### Requirement
Your task is to copy every line of the entries that contains "pose".

### Items
================

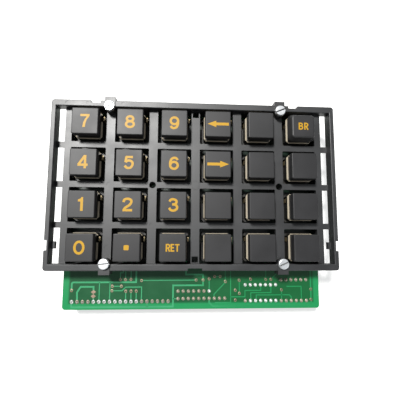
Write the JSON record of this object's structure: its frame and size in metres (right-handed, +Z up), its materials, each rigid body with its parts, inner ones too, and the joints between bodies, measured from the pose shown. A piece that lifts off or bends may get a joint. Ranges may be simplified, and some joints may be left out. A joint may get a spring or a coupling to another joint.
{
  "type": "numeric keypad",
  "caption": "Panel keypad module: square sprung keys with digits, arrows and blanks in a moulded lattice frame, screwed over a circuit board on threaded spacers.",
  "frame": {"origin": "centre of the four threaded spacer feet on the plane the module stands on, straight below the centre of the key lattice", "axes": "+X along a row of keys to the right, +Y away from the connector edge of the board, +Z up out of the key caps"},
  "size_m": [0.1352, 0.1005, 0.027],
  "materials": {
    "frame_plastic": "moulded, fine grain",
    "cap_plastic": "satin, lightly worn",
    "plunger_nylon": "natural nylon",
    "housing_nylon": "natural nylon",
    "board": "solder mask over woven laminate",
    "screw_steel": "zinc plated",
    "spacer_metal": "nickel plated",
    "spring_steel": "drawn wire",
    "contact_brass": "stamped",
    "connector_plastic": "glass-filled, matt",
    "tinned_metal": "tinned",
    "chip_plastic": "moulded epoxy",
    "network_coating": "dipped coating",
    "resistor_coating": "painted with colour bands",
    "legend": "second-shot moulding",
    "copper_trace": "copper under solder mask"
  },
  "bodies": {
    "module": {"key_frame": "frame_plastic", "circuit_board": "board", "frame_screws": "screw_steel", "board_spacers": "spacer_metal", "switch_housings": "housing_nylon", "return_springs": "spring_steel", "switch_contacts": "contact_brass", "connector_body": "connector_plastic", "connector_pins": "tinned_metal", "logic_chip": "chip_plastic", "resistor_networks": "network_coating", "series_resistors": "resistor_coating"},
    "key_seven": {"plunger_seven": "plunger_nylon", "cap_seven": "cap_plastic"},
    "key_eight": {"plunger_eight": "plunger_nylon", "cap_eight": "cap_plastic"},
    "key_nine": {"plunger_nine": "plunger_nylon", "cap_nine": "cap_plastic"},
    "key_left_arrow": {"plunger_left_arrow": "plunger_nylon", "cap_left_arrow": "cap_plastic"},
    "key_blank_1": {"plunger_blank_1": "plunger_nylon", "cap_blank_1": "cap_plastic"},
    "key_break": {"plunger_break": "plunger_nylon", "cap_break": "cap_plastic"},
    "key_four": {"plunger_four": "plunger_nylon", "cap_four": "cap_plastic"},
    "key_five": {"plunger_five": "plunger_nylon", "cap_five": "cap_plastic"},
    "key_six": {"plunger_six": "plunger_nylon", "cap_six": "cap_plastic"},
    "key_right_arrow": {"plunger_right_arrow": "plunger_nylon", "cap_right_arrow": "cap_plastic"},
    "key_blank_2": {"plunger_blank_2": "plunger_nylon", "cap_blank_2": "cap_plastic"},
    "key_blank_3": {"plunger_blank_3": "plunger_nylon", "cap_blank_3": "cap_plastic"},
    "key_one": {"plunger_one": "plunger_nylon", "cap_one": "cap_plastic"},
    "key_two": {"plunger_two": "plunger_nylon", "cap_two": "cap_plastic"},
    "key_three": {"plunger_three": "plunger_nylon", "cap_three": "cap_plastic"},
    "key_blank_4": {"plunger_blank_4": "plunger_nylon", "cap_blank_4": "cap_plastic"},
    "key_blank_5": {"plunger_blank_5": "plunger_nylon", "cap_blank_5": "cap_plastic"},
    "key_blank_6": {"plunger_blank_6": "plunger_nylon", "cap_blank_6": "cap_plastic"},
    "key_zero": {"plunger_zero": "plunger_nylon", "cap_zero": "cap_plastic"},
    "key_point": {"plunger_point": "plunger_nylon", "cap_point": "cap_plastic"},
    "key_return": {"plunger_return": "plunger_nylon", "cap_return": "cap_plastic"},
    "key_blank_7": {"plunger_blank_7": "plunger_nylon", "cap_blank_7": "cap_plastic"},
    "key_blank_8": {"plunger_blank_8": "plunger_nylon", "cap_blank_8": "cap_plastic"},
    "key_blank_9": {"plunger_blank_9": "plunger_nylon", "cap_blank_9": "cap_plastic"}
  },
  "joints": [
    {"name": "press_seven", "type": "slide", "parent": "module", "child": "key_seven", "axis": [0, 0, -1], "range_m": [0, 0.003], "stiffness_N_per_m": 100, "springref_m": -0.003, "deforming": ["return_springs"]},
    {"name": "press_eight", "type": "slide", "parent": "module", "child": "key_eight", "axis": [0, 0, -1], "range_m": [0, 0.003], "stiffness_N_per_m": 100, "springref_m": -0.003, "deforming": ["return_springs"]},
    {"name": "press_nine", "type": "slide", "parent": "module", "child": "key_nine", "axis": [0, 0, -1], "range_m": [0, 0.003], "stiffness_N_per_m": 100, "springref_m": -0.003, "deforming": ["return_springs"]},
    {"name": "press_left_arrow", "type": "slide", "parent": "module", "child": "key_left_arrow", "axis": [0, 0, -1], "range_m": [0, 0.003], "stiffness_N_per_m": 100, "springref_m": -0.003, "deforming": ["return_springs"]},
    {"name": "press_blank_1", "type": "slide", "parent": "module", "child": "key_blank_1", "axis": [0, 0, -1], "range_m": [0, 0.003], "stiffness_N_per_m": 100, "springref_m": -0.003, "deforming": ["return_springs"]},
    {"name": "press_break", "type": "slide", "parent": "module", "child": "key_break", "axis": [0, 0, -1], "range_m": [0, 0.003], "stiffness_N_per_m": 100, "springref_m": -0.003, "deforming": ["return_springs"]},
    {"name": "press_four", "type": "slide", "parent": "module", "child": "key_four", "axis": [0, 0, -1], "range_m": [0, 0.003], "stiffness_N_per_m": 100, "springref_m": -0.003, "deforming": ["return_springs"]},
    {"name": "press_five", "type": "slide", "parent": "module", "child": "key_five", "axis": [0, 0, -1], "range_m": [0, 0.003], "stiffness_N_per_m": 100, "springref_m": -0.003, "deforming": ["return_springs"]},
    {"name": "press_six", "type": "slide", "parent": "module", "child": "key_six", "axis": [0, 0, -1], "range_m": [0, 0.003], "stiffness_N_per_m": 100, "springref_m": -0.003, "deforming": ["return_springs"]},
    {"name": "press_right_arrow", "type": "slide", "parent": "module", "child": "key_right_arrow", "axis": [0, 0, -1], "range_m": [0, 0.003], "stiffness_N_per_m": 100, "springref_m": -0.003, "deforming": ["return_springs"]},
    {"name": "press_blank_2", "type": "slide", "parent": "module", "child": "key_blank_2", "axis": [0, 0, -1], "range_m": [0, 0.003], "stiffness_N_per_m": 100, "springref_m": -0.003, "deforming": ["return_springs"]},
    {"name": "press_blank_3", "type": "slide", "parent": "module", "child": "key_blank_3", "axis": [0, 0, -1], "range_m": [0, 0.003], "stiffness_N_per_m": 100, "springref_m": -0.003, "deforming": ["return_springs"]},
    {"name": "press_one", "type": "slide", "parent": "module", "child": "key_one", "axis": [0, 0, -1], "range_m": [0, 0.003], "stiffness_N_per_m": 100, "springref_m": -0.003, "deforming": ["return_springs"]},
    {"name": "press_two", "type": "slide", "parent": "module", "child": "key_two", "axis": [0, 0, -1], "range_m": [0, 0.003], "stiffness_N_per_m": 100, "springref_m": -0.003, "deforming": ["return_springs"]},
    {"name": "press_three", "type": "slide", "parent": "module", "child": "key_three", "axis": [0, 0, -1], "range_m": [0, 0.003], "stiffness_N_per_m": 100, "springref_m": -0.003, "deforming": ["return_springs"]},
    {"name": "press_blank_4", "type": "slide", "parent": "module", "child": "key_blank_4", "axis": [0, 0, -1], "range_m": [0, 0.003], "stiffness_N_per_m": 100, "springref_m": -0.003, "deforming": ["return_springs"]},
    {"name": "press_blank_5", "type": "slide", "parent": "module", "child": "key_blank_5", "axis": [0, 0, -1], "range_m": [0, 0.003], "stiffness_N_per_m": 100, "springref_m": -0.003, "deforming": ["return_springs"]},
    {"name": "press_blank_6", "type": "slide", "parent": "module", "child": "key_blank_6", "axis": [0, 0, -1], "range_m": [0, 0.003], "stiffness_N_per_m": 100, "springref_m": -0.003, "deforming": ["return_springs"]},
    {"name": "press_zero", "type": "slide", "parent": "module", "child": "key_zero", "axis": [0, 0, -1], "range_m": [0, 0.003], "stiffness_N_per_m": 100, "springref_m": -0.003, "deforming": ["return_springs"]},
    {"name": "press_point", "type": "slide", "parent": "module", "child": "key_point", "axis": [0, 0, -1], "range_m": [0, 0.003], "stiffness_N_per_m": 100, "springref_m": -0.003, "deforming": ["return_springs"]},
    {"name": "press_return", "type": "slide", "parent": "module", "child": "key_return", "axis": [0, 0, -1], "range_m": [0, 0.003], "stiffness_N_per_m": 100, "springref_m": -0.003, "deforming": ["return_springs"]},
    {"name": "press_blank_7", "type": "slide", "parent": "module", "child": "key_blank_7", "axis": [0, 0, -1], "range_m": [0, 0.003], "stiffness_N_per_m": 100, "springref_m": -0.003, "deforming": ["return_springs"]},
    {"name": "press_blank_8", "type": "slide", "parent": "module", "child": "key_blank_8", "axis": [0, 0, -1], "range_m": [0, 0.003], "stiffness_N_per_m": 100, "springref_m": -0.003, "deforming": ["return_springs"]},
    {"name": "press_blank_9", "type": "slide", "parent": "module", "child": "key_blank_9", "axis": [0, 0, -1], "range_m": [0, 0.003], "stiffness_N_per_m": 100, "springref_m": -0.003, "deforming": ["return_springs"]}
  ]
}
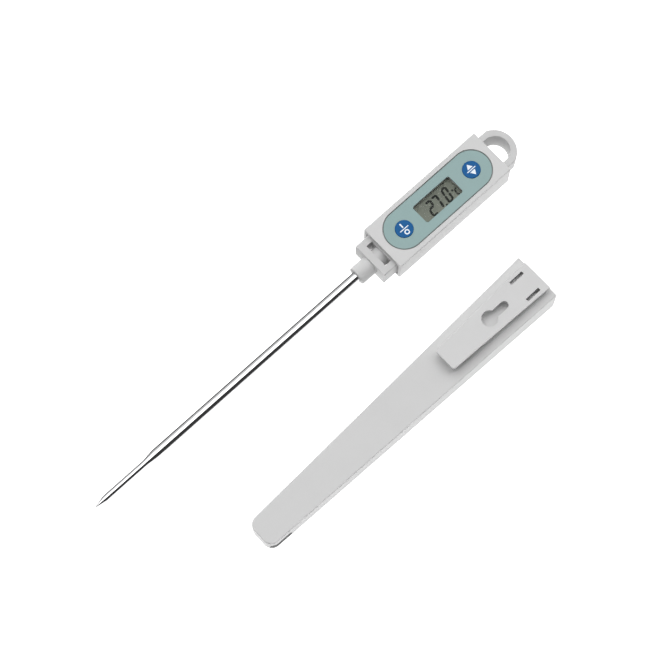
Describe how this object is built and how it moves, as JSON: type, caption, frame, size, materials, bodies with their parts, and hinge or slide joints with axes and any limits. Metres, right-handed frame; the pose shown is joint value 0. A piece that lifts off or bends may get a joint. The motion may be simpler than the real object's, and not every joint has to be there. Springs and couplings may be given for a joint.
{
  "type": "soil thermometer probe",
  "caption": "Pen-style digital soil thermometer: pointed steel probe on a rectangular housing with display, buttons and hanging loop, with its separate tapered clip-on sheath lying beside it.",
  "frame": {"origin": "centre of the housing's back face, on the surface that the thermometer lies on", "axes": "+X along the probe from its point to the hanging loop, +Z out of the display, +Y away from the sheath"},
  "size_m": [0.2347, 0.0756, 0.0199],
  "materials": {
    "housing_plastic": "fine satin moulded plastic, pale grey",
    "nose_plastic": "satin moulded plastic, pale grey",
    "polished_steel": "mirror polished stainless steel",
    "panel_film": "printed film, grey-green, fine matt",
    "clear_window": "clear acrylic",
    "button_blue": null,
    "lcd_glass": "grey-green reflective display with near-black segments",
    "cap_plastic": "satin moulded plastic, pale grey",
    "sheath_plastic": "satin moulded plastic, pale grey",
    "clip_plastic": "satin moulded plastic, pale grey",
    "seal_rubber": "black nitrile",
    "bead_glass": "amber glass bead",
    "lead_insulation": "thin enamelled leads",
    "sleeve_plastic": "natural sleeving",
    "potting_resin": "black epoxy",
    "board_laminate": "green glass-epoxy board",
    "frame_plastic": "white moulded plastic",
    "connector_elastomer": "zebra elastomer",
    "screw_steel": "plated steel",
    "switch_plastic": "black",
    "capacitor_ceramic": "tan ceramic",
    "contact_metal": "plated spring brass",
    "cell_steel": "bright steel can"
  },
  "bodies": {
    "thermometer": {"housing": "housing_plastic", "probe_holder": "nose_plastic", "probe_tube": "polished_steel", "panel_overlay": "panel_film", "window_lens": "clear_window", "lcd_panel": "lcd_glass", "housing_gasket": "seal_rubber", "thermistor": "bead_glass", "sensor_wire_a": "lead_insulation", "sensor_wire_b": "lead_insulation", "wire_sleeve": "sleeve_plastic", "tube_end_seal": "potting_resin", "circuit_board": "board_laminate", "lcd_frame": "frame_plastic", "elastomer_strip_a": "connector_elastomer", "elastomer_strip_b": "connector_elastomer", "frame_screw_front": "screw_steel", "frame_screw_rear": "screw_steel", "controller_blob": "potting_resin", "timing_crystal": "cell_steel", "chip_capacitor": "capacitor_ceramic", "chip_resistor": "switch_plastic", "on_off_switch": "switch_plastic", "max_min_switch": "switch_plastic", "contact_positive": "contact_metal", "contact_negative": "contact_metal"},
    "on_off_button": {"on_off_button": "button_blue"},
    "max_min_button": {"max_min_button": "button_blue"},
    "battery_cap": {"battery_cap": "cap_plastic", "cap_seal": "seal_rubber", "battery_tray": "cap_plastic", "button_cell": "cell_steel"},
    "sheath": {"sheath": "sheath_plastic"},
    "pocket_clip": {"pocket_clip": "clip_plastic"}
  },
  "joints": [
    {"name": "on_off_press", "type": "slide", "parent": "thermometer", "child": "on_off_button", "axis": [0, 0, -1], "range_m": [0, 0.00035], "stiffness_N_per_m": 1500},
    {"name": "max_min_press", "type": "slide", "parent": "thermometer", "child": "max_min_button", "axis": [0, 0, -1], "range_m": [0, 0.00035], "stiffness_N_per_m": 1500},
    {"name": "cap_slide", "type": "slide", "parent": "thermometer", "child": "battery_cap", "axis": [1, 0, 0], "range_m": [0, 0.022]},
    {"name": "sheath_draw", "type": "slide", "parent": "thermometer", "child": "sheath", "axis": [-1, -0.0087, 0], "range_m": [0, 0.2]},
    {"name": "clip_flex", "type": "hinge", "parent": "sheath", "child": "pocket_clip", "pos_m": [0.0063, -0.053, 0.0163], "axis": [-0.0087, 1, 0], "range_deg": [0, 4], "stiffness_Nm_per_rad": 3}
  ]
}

================

### Response to the task
Write the JSON record of this object's structure: its frame and size in metres (right-handed, +Z up), its materials, each rigid body with its parts, inner ones too, and the joints between bodies, measured from the pose shown. A piece that lifts off or bends may get a joint. Ranges may be simplified, and some joints may be left out. A joint may get a spring or a coupling to another joint.
Describe how this object is built and how it moves, as JSON: type, caption, frame, size, materials, bodies with their parts, and hinge or slide joints with axes and any limits. Metres, right-handed frame; the pose shown is joint value 0. A piece that lifts off or bends may get a joint. The motion may be simpler than the real object's, and not every joint has to be there. Springs and couplings may be given for a joint.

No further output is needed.